New York will become the latest state to put their own name on the standards, joining Florida and several others trying to assuage parental concerns and anger over the rollout of the Common Core.

Is it a cosmetic change or not?

Is it rebranding or not?

Is it real or is it Memorex?

We will hear more about this as the standards are introduced into classrooms.

You can be sure that the parents who opted their children out of state tests for the past few years, in rebellion against the Common Core standards and tests, will not be fooled. Nor will New York State Alliance of Parents and Educators, the group that has coordinated the opt-out movement, which has led about 20% of students across the state to refuse the tests year after year.

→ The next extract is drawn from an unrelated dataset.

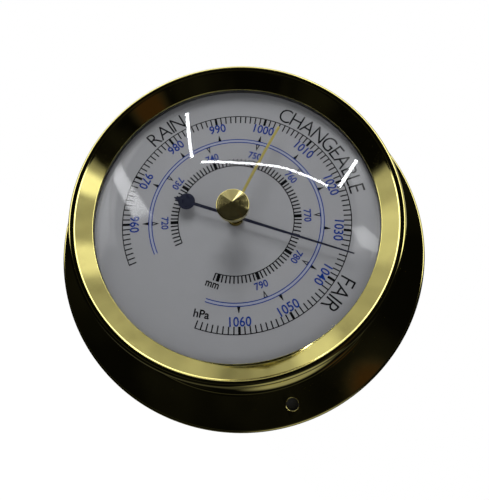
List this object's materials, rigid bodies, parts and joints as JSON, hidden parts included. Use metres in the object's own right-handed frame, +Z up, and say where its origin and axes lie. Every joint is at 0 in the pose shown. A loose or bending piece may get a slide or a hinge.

According to Newsday, the major newspaper on Long Island, about half of eligible students opted out of state math tests. This shows the resilience of the opt out movement and confounds the ability of the state to rank schools by test scores. The statewide number are likely to be about 20%, as in other years.

http://www.newsday.com/long-island/education/common-core-math-test-boycotted-by-79-780-long-island-students-1.13551045

“Nearly 80,000 public school students in 100 districts across Long Island refused Tuesday to take the state mathematics exam given in grades three through eight, in a fifth straight year of boycotts driven by opposition to the Common Core tests, according to a Newsday survey.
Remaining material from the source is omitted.